Much like today, the last thing on the minds of France’s nobility and its merchant class, as they jockeyed for strategic position against each other, in a chess match of incredibly complexity, (and inconsequence) was the possibility of an explosion from the object of all their plots and plans; the common man and the few pennies he kept in his pocket.
Law: The assumptions of autocrats are always behind the times. (Barbara Tuchman)
Another law: Moral authority is no stronger than its acknowledgment.
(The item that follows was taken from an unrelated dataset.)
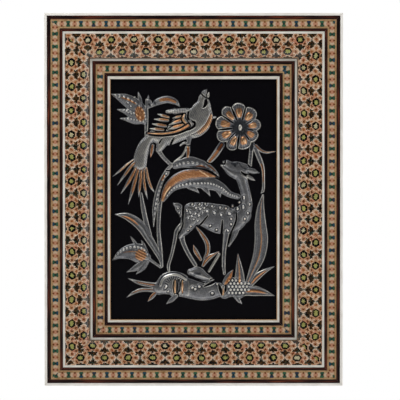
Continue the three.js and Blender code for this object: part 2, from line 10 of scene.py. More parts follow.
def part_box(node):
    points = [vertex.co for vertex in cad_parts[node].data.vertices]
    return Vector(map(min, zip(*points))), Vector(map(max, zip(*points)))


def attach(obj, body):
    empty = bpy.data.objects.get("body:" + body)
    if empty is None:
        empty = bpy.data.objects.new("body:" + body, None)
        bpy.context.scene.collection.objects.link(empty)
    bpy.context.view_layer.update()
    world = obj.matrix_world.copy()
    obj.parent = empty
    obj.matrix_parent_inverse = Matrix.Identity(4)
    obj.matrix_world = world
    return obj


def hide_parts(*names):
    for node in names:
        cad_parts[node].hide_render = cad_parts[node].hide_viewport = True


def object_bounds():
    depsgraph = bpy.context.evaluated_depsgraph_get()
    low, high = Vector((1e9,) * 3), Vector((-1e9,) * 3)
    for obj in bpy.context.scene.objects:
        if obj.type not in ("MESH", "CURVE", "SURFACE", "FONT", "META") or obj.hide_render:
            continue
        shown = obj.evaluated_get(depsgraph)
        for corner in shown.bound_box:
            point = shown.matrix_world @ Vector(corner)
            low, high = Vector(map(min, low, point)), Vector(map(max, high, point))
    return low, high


bl_info = {
    "name": "Engraved copper wall plaque",
    "version": (1, 0, 0),
    "blender": (4, 5, 0),
    "location": "View3D > Sidebar > Plaque",
    "description": "Models and finishes a tinned copper relief in a marquetry frame",
    "category": "Object",
}

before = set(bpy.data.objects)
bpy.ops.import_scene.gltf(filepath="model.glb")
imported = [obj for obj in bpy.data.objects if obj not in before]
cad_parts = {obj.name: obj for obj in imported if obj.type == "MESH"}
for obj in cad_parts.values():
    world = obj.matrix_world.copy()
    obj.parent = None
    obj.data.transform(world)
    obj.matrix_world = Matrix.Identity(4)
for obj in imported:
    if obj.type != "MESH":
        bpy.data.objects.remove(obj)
CAD_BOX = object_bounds()

MM = 0.001
SIDES = ("top", "left", "bottom", "right")
PLATE = "engraved_copper_plate"

# The frame as built, in mm
FRAME_LOW, FRAME_HIGH = (corner / MM for corner in CAD_BOX)
HALF_WIDTH = (FRAME_HIGH.x - FRAME_LOW.x) / 2
HALF_HEIGHT = (FRAME_HIGH.z - FRAME_LOW.z) / 2
MIDDLE_HEIGHT = (FRAME_HIGH.z + FRAME_LOW.z) / 2
PLATE_LOW, PLATE_HIGH = (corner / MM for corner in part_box(PLATE))
PLATE_BACK = PLATE_HIGH.y
PLATE_THICKNESS = 1.0
PLATE_FRONT = PLATE_BACK - PLATE_THICKNESS
LIP_LOW, LIP_HIGH = (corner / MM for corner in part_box("right_bone_lip"))
OPENING_HALF_WIDTH = LIP_LOW.x
OPENING_HALF_HEIGHT = OPENING_HALF_WIDTH + HALF_HEIGHT - HALF_WIDTH


def linear(code):
    """An sRGB hex value, such as 0x8C8C8A, as linear red, green and blue."""
    parts = [(code >> shift & 255) / 255 for shift in (16, 8, 0)]
    return tuple(c / 12.92 if c <= 0.04045 else ((c + 0.055) / 1.055) ** 2.4 for c in parts)


def colour(name, description, code):
    return bpy.props.FloatVectorProperty(
        name=name, description=description, subtype="COLOR", size=3, min=0, max=1, default=linear(code)
    )


class PlateSettings(bpy.types.PropertyGroup):
    cell: bpy.props.FloatProperty(
        name="Cell", description="Size of a cell of the sheet where nothing is raised",
        default=1.22 * MM, unit="LENGTH",
    )
    divisions: bpy.props.IntProperty(
        name="Divisions", description="Parts that a cell has each way where the metal is worked", default=3
    )
    paint: colour("Ground", "Satin black paint between the figures", 0x0A090D)
    tin: colour("Tin", "Tinned face of the metal where it is rubbed bright", 0xCFCCC3)
    tin_dull: colour("Dull tin", "Tinned face of the metal as it is for the most part", 0x85868A)
    tarnish: colour("Tarnish", "Tinned face of the metal in the hollows", 0x34363A)
    copper: colour("Copper", "Bare copper where the tin is rubbed through", 0xC08458)
    copper_bright: colour("Bright copper", "Bare copper where it is rubbed bright", 0xF6CFA4)
    copper_dark: colour("Dark copper", "Bare copper in the hollows", 0x6E4028)


class FrameSettings(bpy.types.PropertyGroup):
    wood: colour("Wood", "Dark stained hardwood of the rails", 0x2A1614)
    wood_dark: colour("Wood grain", "Pores and late wood of the rails", 0x0C0708)
    wood_red: colour("Worn wood", "Rails where the stain is worn thin", 0x6E3420)
    bone: colour("Bone", "Polished bone lines", 0xDCD8CE)
    bone_tan: colour("Raw edge", "Raw wood beside the lip", 0xB58E62)
    petal: colour("Petals", "Pale wood and bone of the marquetry flowers", 0xCBA584)
    petal_pink: colour("Pink petals", "Pinkish wood of the marquetry flowers", 0xC08468)
    dot: colour("Dots", "Brown rods in the petals", 0x512A10)
    dot_red: colour("Red dots", "Redder rods in the petals", 0x7C3A18)
    ebony: colour("Ebony", "Black rods round the hearts", 0x0A0806)
    olive: colour("Olive", "Olive brown rods between the flowers", 0x3C2A10)
    green: colour("Green", "Green dyed bone rods", 0x28463A)
    heart: colour("Hearts", "Yellow metal rods in the hearts", 0xA6A45E)
    tan: colour("Border ground", "Tan wood of the narrow marquetry", 0xA88660)


class StageSettings(bpy.types.PropertyGroup):
    distance: bpy.props.FloatProperty(
        name="Camera distance", description="From the camera to the face of the frame",
        default=3.0, unit="LENGTH",
    )
    elevation: bpy.props.FloatProperty(
        name="Camera elevation", description="Height of the camera above the frame's middle, as an angle",
        default=math.radians(2.0), unit="ROTATION",
    )
    floor: colour("Floor", "Pale floor", 0xF2F1EF)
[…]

A friar issued a warning, as did dozens more over the 14th Century, but always unheeded after the shortest time. Some lessons are never learned, doomed to repeat, so all I can say here is:
Beware of the common man, for they are always the ones you big players never plan for and make far too many (incorrect) assumptions about.
But they always rise, as sure as God made little green apples. Be warned however, despised by all, they can become, and have proven to be, from time to time, to be just what their despisers wanted them to be…barbaric and undiscriminating, as to who and what they break, knock down or burn. Or hang. Respecters of no man.
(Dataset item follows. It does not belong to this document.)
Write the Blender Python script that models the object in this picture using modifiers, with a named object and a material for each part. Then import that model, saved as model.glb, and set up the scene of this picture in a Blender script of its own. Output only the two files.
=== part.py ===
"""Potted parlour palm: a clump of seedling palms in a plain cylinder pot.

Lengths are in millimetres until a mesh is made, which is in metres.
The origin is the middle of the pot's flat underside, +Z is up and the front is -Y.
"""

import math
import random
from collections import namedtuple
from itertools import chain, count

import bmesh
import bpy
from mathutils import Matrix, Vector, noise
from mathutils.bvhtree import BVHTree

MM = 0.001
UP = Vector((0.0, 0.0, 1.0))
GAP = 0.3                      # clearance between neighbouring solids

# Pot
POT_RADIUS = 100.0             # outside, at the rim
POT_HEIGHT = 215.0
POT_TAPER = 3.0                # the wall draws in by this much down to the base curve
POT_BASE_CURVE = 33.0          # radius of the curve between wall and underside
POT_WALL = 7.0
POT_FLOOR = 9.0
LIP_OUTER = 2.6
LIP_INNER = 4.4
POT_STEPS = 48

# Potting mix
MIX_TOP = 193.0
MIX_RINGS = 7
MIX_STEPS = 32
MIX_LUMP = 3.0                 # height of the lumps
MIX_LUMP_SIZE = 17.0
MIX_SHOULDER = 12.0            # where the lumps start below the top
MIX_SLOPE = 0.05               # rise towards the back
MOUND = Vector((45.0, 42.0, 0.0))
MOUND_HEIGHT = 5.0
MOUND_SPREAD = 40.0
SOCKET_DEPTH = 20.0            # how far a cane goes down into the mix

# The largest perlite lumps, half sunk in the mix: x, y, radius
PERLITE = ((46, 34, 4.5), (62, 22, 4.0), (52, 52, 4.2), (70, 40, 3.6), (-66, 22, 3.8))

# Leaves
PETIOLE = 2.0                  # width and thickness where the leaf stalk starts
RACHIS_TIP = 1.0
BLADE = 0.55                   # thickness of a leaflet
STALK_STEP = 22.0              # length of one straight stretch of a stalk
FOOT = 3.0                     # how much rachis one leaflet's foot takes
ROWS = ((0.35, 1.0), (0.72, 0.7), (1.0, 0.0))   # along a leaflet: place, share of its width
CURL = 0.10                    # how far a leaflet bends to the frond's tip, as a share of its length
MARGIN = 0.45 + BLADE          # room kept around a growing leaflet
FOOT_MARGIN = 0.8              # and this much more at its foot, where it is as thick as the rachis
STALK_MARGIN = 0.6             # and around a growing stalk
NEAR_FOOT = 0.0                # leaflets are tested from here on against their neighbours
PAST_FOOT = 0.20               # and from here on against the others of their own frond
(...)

Maxine Waters has always threatened this very outcome, but again, beware, Maxine, for you never can be sure who’s side your Jacques will take once all their equally-despised kindred arise.
Here at UP, we have tried every possible way to direct conservatives and other tea party activists toward organized mayhem against the current government, mayhem with a plan, a purpose, and a plausible end-result. But mayhem, nonetheless, to blight the king’s path.
But recent actions by the government, in its high-handed, mean and spiteful way in dealing with ordinary citizens, each week providing new, even more ignominious examples, indicates that a darker, more ancient button is being pushed in the people, a button that no American has ever seen. The rising of the mob.
Beware, for next time, they won’t pause to parlay. Been there, done that.
And you can take that to the bank, Jack! (Sy Robertson)
Have Rolled up Newspaper, Will Travel.